As a practitioner of natural medicine I am often asked my view on eating meat. My patients are usually quite surprised when I say that I sometimes eat it several times a day. As with most concepts in ancient Chinese medical science, very little is seen as black or white. The consumption of meat can be applied therapeutically for one individual whereas not eating meat can be medically indicated for another. So how is this determined for a given individual? It comes down to an analysis of the internal energetic state of temperature, cold to hot.
Ancient Chinese medical science categorizes foods based on their energetic properties. Meat from animals that have a higher body temperature than humans impart a quality of yang/warming to us. Excess consumption causes us to become too hot. A little is good, a lot isn’t better. Animals that have a cooler body temperature than us have a cooling effect on us. Fish that live in cold water and move slowly are more cooling and support yin. Crustaceans are red and move very quickly and although they live in cold water and are cold-blooded are very heating.
Chicken, as you can see, is very hot. This is why chicken soup is renowned for helping with colds. The addition of the energetic heat of the animal boosts human yang energy which together with water is what is needed to push a cold invasion, known as a virus, back to the outside.
Meat that we consume in modern culture is muscle meat. Muscles move animals therefore are very yang or warm in nature. In ancient Chinese medical science, organs are called yin organs meaning they are energetically cooler than muscles. There is evidence that hunter-gatherers preferred the organs and fat of animals as opposed to the muscles. This is another tip we can learn from, eating more kidney, liver and heart is less heating and therefore less threatening to our health. Further, modern agriculture has mastered the technology to grow both animals and plants at accelerated rates using chemicals. Faster is yang which equals warm, so all industrial foods are energetically more heating than naturally-grown ones.
Meat can be used therapeutically to combat cold. As warm-blooded mammals the main threat to life we humans face is cold. We are on average 98.5° f so any temperature below that takes energy from us. However, because we are warm blooded we have a ferocious metabolism that produces enough warmth that our comfort zone is in the 70° range. When the environmental temperature drops much below that, more warming foods like meat can help our metabolism keep up with the cold challenge. It therefore seems wise to eat less and less-heating meats in summer as opposed to winter.

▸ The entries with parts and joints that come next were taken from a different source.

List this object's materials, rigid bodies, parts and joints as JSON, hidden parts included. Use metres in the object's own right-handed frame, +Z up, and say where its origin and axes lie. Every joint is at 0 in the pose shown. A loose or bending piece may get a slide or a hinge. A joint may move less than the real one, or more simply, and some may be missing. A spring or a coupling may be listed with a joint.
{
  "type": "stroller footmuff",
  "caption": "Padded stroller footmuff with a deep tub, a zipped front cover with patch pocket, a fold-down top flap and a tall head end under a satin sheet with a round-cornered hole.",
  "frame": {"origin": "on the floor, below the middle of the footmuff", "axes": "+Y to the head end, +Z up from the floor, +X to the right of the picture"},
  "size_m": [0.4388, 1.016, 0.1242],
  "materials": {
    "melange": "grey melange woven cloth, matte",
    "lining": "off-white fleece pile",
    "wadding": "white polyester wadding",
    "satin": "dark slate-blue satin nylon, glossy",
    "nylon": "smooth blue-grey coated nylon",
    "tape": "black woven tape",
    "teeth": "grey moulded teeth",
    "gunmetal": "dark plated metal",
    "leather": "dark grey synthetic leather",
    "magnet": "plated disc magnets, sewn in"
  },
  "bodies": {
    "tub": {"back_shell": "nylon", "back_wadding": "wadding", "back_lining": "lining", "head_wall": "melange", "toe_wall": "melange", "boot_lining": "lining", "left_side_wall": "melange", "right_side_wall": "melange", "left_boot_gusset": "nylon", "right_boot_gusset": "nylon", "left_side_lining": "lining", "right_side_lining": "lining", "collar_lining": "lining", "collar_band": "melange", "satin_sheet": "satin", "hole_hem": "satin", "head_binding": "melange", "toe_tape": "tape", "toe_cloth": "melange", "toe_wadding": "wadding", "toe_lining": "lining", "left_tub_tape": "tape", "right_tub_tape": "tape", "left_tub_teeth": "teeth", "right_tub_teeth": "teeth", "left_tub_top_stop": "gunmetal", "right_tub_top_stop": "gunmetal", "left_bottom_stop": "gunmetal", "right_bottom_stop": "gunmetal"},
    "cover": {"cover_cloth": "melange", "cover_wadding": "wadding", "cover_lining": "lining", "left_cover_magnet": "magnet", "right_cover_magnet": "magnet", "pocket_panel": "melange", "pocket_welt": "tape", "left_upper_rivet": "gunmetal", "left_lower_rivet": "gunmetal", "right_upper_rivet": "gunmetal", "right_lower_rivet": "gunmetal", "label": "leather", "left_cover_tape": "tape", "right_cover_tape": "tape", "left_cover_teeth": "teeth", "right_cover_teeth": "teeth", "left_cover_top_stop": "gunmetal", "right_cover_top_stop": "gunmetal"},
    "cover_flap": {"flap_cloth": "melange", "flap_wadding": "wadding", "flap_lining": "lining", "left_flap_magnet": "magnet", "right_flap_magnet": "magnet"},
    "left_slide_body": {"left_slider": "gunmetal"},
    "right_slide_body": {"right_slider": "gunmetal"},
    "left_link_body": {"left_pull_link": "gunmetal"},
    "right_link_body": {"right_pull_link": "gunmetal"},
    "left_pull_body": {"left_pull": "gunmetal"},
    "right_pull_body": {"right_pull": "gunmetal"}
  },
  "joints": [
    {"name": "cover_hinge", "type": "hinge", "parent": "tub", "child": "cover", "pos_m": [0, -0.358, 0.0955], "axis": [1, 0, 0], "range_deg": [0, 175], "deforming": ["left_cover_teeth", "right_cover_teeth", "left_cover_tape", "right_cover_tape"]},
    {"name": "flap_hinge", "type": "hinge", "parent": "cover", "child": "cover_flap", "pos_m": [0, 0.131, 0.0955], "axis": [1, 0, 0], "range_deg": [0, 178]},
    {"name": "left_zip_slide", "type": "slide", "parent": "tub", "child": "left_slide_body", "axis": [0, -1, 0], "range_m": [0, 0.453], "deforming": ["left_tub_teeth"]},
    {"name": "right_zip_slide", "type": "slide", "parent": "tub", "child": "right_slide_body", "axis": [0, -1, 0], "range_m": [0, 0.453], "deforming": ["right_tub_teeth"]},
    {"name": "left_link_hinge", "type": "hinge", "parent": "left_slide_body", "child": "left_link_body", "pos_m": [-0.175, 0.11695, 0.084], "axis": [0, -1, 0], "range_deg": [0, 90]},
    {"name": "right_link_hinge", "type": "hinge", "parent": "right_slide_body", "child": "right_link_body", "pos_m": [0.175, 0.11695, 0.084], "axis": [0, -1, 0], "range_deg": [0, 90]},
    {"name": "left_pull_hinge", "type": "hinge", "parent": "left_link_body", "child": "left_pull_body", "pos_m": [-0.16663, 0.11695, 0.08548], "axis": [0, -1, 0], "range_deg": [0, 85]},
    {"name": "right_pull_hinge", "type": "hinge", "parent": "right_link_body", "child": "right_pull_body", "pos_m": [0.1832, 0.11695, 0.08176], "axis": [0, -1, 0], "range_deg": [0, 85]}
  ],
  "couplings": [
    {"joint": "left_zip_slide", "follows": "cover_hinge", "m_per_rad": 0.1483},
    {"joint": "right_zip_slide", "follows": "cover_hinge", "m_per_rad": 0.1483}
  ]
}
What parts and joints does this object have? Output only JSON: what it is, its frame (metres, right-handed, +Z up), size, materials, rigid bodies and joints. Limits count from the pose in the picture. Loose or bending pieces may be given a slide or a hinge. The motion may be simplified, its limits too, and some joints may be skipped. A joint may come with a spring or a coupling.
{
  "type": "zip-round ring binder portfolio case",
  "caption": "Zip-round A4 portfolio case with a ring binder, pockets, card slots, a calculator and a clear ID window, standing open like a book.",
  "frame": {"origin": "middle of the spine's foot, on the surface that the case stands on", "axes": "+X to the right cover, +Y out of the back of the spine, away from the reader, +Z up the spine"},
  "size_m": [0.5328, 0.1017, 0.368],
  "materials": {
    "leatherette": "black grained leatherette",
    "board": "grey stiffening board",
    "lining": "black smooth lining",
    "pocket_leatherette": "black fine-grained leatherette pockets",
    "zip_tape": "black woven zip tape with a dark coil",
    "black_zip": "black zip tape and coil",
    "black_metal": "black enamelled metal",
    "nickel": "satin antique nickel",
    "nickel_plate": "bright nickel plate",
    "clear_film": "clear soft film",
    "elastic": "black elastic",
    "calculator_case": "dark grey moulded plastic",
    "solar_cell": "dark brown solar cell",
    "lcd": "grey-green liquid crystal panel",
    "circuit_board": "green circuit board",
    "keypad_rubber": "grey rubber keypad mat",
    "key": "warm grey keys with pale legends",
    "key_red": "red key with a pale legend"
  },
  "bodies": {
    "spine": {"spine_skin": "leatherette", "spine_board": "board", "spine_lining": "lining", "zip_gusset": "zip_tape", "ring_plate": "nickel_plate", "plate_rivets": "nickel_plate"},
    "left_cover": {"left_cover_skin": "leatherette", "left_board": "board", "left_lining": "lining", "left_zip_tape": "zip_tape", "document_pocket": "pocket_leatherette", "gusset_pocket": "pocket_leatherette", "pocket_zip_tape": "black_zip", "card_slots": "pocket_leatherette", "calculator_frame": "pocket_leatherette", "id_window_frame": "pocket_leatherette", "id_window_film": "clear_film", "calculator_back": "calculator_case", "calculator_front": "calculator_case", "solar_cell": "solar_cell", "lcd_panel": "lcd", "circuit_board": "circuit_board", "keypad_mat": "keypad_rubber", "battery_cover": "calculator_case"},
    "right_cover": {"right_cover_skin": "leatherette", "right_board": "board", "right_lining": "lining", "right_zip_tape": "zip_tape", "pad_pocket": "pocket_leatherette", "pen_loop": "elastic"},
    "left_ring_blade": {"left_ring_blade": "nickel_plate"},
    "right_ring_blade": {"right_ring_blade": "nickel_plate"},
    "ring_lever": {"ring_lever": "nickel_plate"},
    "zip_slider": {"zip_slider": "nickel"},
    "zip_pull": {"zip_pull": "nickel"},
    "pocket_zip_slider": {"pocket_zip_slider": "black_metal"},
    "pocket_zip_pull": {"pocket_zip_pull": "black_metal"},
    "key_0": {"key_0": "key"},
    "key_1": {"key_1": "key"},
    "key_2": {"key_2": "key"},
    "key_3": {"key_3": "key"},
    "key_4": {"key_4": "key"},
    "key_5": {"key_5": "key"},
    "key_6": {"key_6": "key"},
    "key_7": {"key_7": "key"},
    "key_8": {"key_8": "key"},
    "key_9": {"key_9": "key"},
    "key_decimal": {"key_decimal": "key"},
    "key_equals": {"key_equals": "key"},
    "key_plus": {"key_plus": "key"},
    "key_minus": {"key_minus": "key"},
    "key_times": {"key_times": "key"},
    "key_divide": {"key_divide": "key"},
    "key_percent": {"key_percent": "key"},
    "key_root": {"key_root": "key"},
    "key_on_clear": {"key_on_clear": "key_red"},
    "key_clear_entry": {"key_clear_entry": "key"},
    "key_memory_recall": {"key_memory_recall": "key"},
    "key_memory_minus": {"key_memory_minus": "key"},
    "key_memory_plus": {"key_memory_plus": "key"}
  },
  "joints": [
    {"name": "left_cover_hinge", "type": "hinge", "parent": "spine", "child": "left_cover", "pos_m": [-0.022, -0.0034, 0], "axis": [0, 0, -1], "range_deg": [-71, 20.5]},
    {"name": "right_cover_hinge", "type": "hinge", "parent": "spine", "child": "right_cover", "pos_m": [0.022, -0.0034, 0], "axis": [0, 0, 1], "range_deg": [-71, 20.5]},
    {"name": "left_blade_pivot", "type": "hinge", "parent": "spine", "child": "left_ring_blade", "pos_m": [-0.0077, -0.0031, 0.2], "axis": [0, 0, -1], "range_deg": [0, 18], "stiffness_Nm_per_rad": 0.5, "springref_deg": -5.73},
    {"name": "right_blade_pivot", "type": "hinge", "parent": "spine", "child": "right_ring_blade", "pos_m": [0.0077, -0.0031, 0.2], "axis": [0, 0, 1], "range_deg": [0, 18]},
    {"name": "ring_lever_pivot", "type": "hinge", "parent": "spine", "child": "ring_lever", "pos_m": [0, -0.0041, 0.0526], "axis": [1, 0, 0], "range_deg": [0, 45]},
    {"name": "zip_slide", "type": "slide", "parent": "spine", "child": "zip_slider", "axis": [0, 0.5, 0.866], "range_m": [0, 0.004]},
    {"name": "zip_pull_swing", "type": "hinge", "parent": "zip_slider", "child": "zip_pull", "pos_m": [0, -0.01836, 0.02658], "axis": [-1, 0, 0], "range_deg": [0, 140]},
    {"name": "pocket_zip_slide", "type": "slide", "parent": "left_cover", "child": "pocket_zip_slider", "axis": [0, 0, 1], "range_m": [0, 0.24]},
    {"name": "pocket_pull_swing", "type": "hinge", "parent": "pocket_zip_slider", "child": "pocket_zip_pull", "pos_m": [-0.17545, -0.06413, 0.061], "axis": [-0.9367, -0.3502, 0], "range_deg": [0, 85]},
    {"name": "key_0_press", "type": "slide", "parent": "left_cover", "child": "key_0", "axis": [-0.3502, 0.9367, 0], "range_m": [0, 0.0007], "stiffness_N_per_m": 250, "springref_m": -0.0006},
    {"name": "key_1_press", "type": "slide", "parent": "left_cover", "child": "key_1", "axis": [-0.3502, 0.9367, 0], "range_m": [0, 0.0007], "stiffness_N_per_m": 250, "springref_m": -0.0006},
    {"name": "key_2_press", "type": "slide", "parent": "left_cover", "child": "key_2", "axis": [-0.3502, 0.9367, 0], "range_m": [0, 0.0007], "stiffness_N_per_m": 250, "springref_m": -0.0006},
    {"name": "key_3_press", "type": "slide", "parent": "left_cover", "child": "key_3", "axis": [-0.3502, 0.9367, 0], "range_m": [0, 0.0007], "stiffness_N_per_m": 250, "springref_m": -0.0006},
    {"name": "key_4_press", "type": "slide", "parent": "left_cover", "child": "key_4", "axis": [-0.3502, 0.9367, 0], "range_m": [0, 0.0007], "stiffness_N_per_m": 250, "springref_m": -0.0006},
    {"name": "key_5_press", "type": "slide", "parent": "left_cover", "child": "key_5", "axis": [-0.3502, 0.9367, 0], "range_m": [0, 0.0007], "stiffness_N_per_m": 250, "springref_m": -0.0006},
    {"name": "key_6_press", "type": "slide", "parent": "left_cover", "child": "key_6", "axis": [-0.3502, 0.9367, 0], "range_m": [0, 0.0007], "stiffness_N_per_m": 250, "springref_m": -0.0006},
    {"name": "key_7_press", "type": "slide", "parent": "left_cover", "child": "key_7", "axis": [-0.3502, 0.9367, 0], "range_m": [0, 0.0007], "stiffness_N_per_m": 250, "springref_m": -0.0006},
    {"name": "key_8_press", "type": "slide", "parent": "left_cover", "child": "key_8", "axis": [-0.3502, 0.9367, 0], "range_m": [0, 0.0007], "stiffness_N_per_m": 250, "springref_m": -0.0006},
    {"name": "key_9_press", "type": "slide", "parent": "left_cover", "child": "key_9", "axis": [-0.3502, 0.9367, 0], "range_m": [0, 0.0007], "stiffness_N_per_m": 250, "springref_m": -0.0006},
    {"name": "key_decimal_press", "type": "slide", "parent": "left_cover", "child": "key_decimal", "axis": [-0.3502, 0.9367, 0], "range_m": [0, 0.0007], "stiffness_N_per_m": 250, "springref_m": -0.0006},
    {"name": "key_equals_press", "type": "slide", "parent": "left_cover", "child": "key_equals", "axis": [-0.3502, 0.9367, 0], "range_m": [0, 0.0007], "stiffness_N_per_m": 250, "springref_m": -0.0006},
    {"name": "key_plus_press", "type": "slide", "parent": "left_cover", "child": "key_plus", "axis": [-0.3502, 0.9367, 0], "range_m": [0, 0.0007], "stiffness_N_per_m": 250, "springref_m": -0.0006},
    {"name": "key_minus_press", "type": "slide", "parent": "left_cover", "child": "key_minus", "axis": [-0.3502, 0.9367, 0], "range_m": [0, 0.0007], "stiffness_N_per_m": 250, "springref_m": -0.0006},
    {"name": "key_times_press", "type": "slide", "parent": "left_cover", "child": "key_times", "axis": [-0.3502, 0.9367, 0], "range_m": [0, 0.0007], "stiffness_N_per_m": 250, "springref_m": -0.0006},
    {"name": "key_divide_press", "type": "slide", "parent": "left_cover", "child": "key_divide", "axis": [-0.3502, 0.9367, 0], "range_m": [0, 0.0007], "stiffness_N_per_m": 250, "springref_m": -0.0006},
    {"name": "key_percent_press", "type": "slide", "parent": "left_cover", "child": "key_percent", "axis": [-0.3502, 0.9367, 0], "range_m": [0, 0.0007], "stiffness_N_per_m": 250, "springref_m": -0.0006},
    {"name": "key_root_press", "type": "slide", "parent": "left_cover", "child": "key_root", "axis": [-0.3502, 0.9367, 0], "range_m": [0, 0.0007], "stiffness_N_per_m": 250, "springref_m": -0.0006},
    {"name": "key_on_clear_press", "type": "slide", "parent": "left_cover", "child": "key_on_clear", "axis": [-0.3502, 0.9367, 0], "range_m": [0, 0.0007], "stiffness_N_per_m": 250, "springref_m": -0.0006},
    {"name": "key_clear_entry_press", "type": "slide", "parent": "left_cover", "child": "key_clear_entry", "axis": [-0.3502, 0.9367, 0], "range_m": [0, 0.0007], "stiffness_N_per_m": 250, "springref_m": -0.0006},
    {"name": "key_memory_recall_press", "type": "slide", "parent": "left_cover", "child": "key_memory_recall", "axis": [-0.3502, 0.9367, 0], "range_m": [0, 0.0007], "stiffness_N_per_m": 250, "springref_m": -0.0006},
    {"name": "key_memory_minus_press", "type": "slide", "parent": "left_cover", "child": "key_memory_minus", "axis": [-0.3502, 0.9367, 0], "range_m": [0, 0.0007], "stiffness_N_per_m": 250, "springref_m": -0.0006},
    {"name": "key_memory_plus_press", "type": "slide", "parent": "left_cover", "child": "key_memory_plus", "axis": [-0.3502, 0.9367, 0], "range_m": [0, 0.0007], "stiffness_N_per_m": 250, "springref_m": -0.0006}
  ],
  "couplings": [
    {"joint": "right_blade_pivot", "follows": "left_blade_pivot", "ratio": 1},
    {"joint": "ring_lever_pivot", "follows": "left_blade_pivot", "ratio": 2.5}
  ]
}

The reason that paleo diets work in many people to foster weight loss is because overweight people have an element of cold. Cold caused by inactivity and consuming cold drinks and food makes our digestion cold and sluggish. Eating more meat and cooked vegetables with fewer simple carbohydrates for a therapeutic period of perhaps months can warm digestion to accelerate weight loss. Stopping cold fluids and food enhances this process. This is called a clearing diet which can deplete energy if employed long term. We need some building foods to sustain us over the long haul.
To summarize, ancient Chinese medical science points us toward a conscious use of meat in our diets. Choosing meats based on the season, eating less meat than has become customary in our culture, and eating less muscle meat but more fat and organs are wise moves to support health.
From my patients I hear four main stories of why they struggle with eating meat. I understand each of these concerns. It is difficult to sort through all the stories we can find out there in information land and come to a conclusion about how best to support our health and mitigate our impact on the planet.
- Meats link to heart disease – Red meat has been intensely vilified in western culture due to the misguided link of saturated fat to heart disease. Diet is multifactorial so implicating one element of it is a very difficult endeavor. Using ancient Chinese medical science reasoning, the SAD, standard American diet is the likely culprit. Its high amounts of sugar, dairy, processed food-like substances, meat, pharmaceuticals, and simply too much volume taxes our livers enormously. As we learned in my Metabolism Part 2 post, an overworked liver creates tremendous heat to which our body must respond in order to prevent damage. Accumulating cholesterol, a form of fat, in blood vessels is just one of its responses.
- Ethical considerations about killing another living being – Meat does present a conflict for us as humans since it involves the loss of life of another being. Fear of death is inherent in all of us as it reminds us of our mortality. Modern meat production has severed consumers from what was once a sacred act of slaughtering and butchering animals that we eat. This loss together with consumerism contributes to our unconsciously eating meat. It is just another consumer product that comes from the grocery store that we feel no life connection to. This is a real loss for modern humanity.
- Environmental concerns about the impact of modern agriculture – As the human population on the planet has grown to 8+ billion our impact on the environment has become enormous. Modern meat production is but one aspect of the larger problems created in supplying food to this population. Eating less meat and acquiring locally produced grass fed products is likely a good way to mitigate our impact slightly.
- Concern that eating meat causes one to be more aggressive and violent – Again here, using ancient Chinese medical reasoning, the liver organ system includes anger. Healthy anger establishes our boundaries. Overheating the liver with the SAD diet described above can lead to a rise in pathological anger. This brings us once again to the point that eating less muscle meat less often as well as eating a wholefood based diet is wise.